• [WORK TO COMPLETE]:
Write out exactly the lines below that run from the one containing "The Blender code" through the one containing "closed solids and", both included, with no other lines.

CAD and scene scripts:
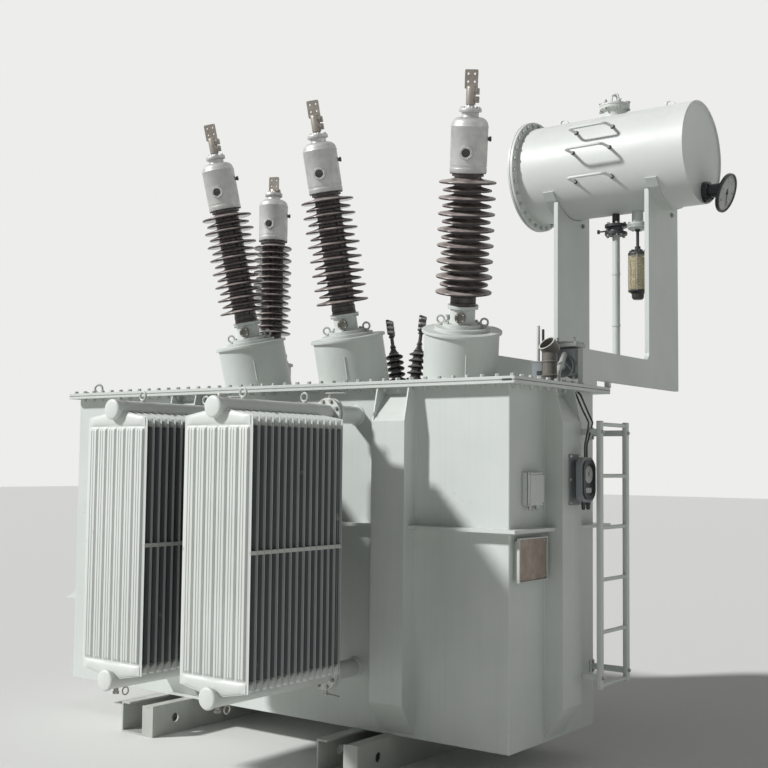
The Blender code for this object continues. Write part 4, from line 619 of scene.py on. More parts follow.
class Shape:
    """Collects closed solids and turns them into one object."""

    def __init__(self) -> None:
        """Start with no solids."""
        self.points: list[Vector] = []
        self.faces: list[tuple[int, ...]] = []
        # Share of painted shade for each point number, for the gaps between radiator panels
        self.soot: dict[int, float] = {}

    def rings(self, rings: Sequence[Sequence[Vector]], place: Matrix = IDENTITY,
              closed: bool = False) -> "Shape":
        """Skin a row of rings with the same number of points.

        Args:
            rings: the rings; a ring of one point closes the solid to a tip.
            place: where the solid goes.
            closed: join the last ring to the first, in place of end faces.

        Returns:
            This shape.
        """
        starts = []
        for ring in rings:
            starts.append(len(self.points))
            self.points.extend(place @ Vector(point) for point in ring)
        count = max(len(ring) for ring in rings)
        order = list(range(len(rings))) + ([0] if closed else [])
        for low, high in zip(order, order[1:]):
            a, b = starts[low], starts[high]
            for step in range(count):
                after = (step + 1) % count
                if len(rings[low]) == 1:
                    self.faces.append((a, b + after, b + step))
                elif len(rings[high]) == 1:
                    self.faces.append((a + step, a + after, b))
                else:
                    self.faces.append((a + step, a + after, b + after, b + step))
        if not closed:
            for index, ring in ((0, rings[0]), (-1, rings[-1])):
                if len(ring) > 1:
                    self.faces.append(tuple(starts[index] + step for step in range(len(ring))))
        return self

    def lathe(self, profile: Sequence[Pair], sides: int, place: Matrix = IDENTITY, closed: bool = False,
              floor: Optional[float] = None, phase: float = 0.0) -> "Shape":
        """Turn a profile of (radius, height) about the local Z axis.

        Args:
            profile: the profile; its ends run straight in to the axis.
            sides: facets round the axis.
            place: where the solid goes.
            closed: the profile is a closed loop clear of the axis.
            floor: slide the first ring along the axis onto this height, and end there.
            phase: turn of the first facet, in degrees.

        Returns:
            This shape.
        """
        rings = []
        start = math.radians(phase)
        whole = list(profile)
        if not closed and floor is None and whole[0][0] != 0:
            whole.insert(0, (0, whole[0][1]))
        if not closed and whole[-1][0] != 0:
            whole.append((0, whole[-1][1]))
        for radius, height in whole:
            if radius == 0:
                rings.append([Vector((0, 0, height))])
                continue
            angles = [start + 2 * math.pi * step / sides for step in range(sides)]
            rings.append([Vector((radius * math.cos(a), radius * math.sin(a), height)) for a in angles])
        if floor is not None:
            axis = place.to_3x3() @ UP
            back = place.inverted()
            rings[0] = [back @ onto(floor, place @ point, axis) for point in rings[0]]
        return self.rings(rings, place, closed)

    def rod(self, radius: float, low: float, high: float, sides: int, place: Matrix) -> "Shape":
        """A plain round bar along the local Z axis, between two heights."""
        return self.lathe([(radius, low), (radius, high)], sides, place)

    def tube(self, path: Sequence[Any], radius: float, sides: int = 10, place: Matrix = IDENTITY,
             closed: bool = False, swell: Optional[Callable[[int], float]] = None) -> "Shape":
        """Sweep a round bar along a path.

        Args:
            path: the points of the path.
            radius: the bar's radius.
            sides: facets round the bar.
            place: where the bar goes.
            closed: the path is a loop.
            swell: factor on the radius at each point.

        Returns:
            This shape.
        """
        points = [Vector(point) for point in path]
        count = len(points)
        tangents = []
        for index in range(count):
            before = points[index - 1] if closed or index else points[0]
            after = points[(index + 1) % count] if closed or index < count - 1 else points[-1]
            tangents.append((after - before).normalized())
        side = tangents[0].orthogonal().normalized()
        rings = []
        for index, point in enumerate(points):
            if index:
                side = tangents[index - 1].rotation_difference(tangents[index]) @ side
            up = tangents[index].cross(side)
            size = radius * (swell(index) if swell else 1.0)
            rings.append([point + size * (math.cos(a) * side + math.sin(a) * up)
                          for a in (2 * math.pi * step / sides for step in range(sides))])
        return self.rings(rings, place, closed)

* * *

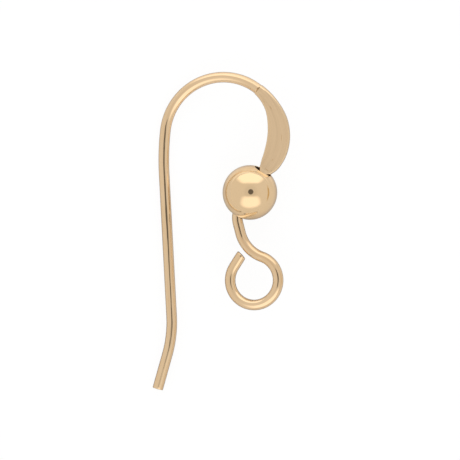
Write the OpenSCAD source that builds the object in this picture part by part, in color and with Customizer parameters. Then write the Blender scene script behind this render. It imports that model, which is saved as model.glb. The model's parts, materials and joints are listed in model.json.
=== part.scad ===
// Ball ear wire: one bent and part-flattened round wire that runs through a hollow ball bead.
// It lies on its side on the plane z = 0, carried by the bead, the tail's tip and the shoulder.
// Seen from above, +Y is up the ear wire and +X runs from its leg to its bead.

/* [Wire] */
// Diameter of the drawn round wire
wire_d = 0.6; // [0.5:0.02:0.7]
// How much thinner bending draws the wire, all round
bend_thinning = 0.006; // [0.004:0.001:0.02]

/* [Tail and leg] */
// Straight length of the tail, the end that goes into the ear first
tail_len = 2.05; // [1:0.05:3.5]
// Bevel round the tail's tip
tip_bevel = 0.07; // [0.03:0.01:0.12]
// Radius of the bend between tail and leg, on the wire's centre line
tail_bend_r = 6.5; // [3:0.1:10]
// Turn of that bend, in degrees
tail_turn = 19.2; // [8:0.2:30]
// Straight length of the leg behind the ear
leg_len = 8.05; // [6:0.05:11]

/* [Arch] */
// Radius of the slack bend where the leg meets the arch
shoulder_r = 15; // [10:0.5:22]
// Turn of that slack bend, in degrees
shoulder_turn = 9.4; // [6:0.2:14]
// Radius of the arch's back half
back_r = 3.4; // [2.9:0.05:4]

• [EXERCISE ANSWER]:
The Blender code for this object continues. Write part 4, from line 619 of scene.py on. More parts follow.
class Shape:
    """Collects closed solids and turns them into one object."""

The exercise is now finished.